Jersey City Short Term Rental Regulation Not a Regulatory Taking
A week ago, the U.S. Third Circuit Court of Appeals decided that Jersey City’s regulations limiting the ability to use private property for short-term rentals was not a taking. 2022-8-16 Nekrilov v Jersey City Third Circuit. Our associate Michael Realbuto detailed the lower court’s decision – here – so I’ll get right to why the Third Circuit’s affirmed and reasoned there was no taking. Quite unlike my last post about the Texas Appellate Court affirming a regulatory taking’s case, (“Because we conclude the evidence supports the trial court’s findings and conclusions on the Lucas theory, we do not discuss the Penn Central theory”), the Nekrilov case is all about Penn Central’s heightened (and ever-shifting) standard of proving that an owner’s ‘investment-backed expectations’ were so frustrated as to render its property valueless.
In short, the owners purchased investment property intended to be used for short-term rentals after Jersey City passed an ordinance that broadly permitted said use (circa 2015) but prior to a subsequent municipal ordinance substantially curtailing that use (circa 2019). The owners alleged that the subsequent ordinance effected a regulatory taking of its property and was politically motivated because the Mayor was retaliating against AirBNB for failure to support his re-election campaign.
The Court of Appeals credited the owners’ property investments as alleged in the complaint (which it must as the appeal was from dismissal on the pleadings):
“Between the passage of Ordinance 15.137 and Ordinance 19-077, the plaintiffs invested in properties in Jersey City to conduct short-term rental businesses. The Nekrilovs purchased two properties, which have monthly mortgage payments of $2,500 and $1,725. The Nekrilovs earned $9,500 and $5,183 per month, respectively, in short-term rental revenue, and allege that they would earn only $3,800 and $1,800 per month in long-term rental revenue. They also invested a total of $100,000 in renovating these properties. The Nekrilovs also entered into seventeen long-term leases with the intention of subleasing on a short-term basis. Tang and Jen purchased one property, which has a monthly mortgage payment of $3,300, and which Tang and Jen spent $40,000 to renovate and furnish. The property earned $4,500 per month in short-term rental revenue and would earn $2,600 in long-term rental revenue. Tang and Jen also entered into two long-term leases and spent $6,600 and $8,900 to furnish the properties. Suen purchased two properties, which have monthly mortgage payments of $2,500 and $3,500. Suen and his mother invested approximately $383,000 into renovating the properties, $40,000 into furnishing the properties, and $130,000 in other costs for the properties. Suen and his mother earned approximately $30,000 in monthly short-term rental revenues from the two properties.” [Slip op. at 6-7].

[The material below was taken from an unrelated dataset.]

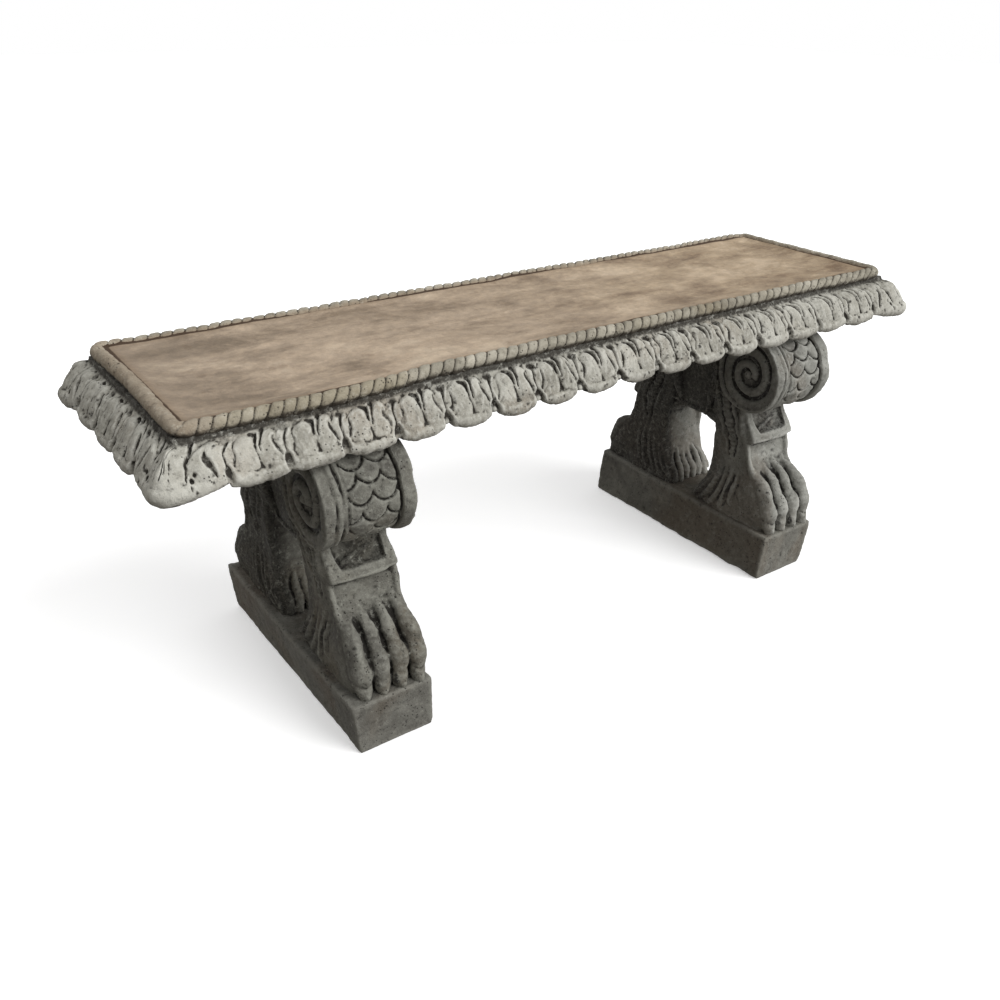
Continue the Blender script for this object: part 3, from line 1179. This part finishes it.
def mortar():
    """Sandy setting mortar."""
    f = Finish("setting_mortar", 0.93)
    sand = f.noise(520, 3, 0.7)
    patches = f.total((sand, 0.6), (f.noise(40, 3), 0.4))
    colour = f.ramp(patches, [(0.38, tone(112, 106, 96)), (0.62, tone(168, 162, 150))])
    return f.done(colour, sand, 0.0006)


# each casting's light, middle, dark, wash and stain tones, the hollow depths of its wash, its
# dusting and grain, and the tone of its cover
stones = {
    "leaf": ((186, 185, 177), (155, 153, 144), (114, 111, 102), (44, 41, 36), (150, 141, 128),
             (0.02, 0.17), 0.7, 1.0, None),
    "rope": ((176, 171, 158), (142, 137, 124), (104, 98, 86), (46, 40, 33), (136, 126, 104),
             (0.0, 0.26), 0.4, 1.0, tone(132, 117, 99)),
    "left_pedestal": ((138, 138, 130), (103, 102, 95), (74, 72, 67), (31, 29, 25), (96, 88, 74),
                      (0.03, 0.22), 0.5, 1.4, None),
    "right_pedestal": ((164, 164, 158), (124, 124, 118), (90, 88, 83), (33, 31, 28), (106, 97, 86),
                       (0.03, 0.22), 0.5, 1.0, None),
    "plinth": ((128, 127, 120), (102, 101, 95), (76, 74, 69), (34, 32, 28), (88, 76, 62),
               (0.05, 0.26), 0.45, 1.3, None),
    "underside": ((142, 140, 132), (118, 115, 108), (96, 93, 86), (60, 56, 50), (112, 100, 86),
                  (0.1, 0.4), 0.2, 1.0, None),
}
finishes = {name: cast_stone(f"{name}_stone", *(tone(*colour) for colour in row[:5]), *row[5:])
            for name, row in stones.items()}
finishes.update(panel=panel_stone(), steel=rusty_steel(), mortar=mortar())


def dress(piece, finish, node):
    """Gives a piece its finish, its body and the CAD node it stands for."""
    piece.data.materials.clear()
    piece.data.materials.append(finishes[finish])
    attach(piece, "root")
    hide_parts(node)


# ---- Camera, light and floor ---------------------------------------------------------------
camera_place = (-0.76124, -0.97328, 0.78701)             # m
camera_turn = (35.79, 27.8, 1.01)                        # to the right, down and clockwise, degrees
camera_lens, camera_sensor = 35.15, 36.0


def set_camera():
    """A camera in front of the bench's left end that looks down on the seat."""
    yaw, pitch, roll = (math.radians(angle) for angle in camera_turn)
    ahead = Vector((math.sin(yaw) * math.cos(pitch), math.cos(yaw) * math.cos(pitch), -math.sin(pitch)))
    level = Vector((math.cos(yaw), -math.sin(yaw), 0))
    over = level.cross(ahead)
    right = level * math.cos(roll) + over * math.sin(roll)
    up = over * math.cos(roll) - level * math.sin(roll)
    data = bpy.data.cameras.new("camera")
    data.lens, data.sensor_width = camera_lens, camera_sensor
    camera = bpy.data.objects.new("camera", data)
    turned = Matrix((right, up, -ahead)).transposed().to_4x4()
    camera.matrix_world = Matrix.Translation(camera_place) @ turned
    bpy.context.scene.collection.objects.link(camera)
    bpy.context.scene.camera = camera


sky_strength, sky_colour = 0.56, (1.0, 1.0, 1.0)
shade_strength, shade_colour = 0.10, (1.0, 0.88, 0.74)   # from below and from the far left
sky_towards = (0.28, -0.22, 0.93)                        # the middle of the bright part of the sky
sky_edge = 0.30                                          # it fades to shade this far past a right angle
backdrop = (1.0, 1.0, 1.0)                               # what the camera sees of the sky
# each lamp: name, where it stands as seen from the bench, strength, spread in degrees
lamps = (("key", (0.50, -0.85, 0.66), 2.7, 45), ("rim", (-0.3, 0.6, 0.8), 0.4, 60))
floor_reach, floor_level = 12, -0.0004                   # m


def set_stage():
    """A white studio: a sky that dims and warms towards the ground and the far left, one broad
    soft light from the front right, a faint one from behind, and a pale floor."""
    scene = bpy.context.scene
    scene.view_settings.view_transform = "Standard"
    world = bpy.data.worlds.new("studio")
    scene.world = world
    world.use_nodes = True
    sky = Graph(world.node_tree)
    seen = sky.node("ShaderNodeLightPath").outputs["Is Camera Ray"]
    ray = sky.node("ShaderNodeTexCoord").outputs["Generated"]
    facing = sky.node("ShaderNodeVectorMath", {0: ray, 1: sky_towards}, operation="DOT_PRODUCT")
    facing = facing.outputs["Value"]
    lit = sky.range(facing, -sky_edge, sky_edge, shade_strength, sky_strength, "LINEAR")
    colour = sky.mix(sky.range(facing, -sky_edge, sky_edge, curve="LINEAR"), shade_colour, sky_colour)
    background = world.node_tree.nodes["Background"]
    for name, value in (("Color", sky.mix(seen, colour, backdrop)),
                        ("Strength", sky.range(seen, 0.0, 1.0, lit, 1.0, "LINEAR"))):
        sky.tree.links.new(value, background.inputs[name])
    for name, towards, strength, spread in lamps:
        data = bpy.data.lights.new(name, "SUN")
        data.energy, data.angle = strength, math.radians(spread)
        lamp = bpy.data.objects.new(name, data)
        lamp.rotation_euler = Vector(towards).to_track_quat("Z", "Y").to_euler()
        scene.collection.objects.link(lamp)
    mesh = bpy.data.meshes.new("floor")
    corners = [(x * floor_reach, y * floor_reach, floor_level)
               for x, y in ((-1, -1), (1, -1), (1, 1), (-1, 1))]
    mesh.from_pydata(corners, [], [(0, 1, 2, 3)])
    floor = bpy.data.objects.new("floor", mesh)
    scene.collection.objects.link(floor)
    f = Finish("floor", 0.9)
    f.shader.inputs["Base Color"].default_value = (0.95, 0.95, 0.95, 1)
    f.shader.inputs["Emission Color"].default_value = (1, 1, 1, 1)
    f.shader.inputs["Emission Strength"].default_value = 0.35
    mesh.materials.append(f.material)
    floor.visible_diffuse = False


# ---- Assembly ------------------------------------------------------------------------------
set_camera()

legs = build_pedestal_clay()
shelter_wash(legs)
weather(legs, 2, rough=((34, 0.9), (11, 0.3), (5, 0.16)), pits=170, pit_size=(0.8, 1.5))
# each casting stands a little differently: its seed, how far its plinth's foot and top are shifted
# and the top's half width, then how far its paws and its volutes are shifted
stances = {"left": (31, (3, -1, 53), 3.5, -7), "right": (32, (-6, 6, 51), 8, 2.5)}
for side, (seed, plinth, paws, head) in stances.items():
    place, node = (pedestal_x[side], 0, 0), f"{side}_pedestal"
    carved = casting(f"{side}_pedestal_legs", legs, carved_triangles, place,
                     wrap=lambda points: lean_over(points, paws, head))
    dress(carved, node, node)
    block = casting(f"{side}_pedestal_plinth", build_plinth_clay(seed, *plinth), plain_triangles, place)
    dress(block, "plinth", node)

for build, finish in ((build_leaf_edge, "leaf"), (build_rope, "rope"), (build_panel, "panel"),
                      (build_underside, "underside")):
    dress(build(), finish, "seat_slab")

for name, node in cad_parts.items():
    if name.endswith("_bed"):
        finish = "mortar"
    elif "bar" in name or "dowel" in name:
        finish = "steel"
    else:
        continue
    for slot in node.material_slots:
        slot.material = finishes[finish]

set_stage()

While the Circuit Court rejected the owner’s argument that their “forward-looking right to pursue their short-term rental businesses” was a cognizable property interest protected by the Fifth Amendment, it did recognize that the owner’s use and enjoyment of its property and right to lease (either short or long term) were property rights protected by the Fifth Amendment. In that regard, “plaintiffs first allege that, as a result of Ordinance 19-077, they have lost all beneficial use of their purchased properties. The District Court held that because the properties retain numerous beneficial uses, they have not been rendered economically idle. We agree. The plaintiffs can lease the properties on a long-term basis, live at the properties, or sell the properties.” Thus, no total taking was found to have occurred, and the takings’ claim would thus rise or fall under Penn Central. “One whose property has not been deprived of all economically beneficial use may still be entitled to compensation if the government action constitutes a partial taking under the Penn Central factors.”
And even then, “the Supreme Court “has required compensation only in cases in which the value of the property was reduced drastically. The plaintiffs have undeniably lost potential future profits as a result of Jersey City’s change in policy. But the plaintiffs’ inability to continue to operate their short-term rental businesses profitably does not equate to a “drastic” reduction in the value of the property so as to require compensation, especially as the properties retain multiple economically beneficial uses.” Slip op. at 20. The property owners admitted that the long-term leases were paying “market” rent. The Third Circuit harkened back to the original regulatory takings case – “Government hardly could go on if to some extent values incident to property could not be diminished without paying for every such change in the general law.” Penn. Coal Co. v. Mahon, 260 U.S. 393, 413 (1922).
In the end “the plaintiffs may have relied on Ordinance 15.137 in deciding to invest in short-term rentals in Jersey City, but they failed to take into account the restrictions in place in the original ordinance and the City’s strong interest in regulating residential housing. On balance, this factor weighs against the plaintiffs.”
I’m not sure anything in the majority opinion will get the Supreme Court’s attention.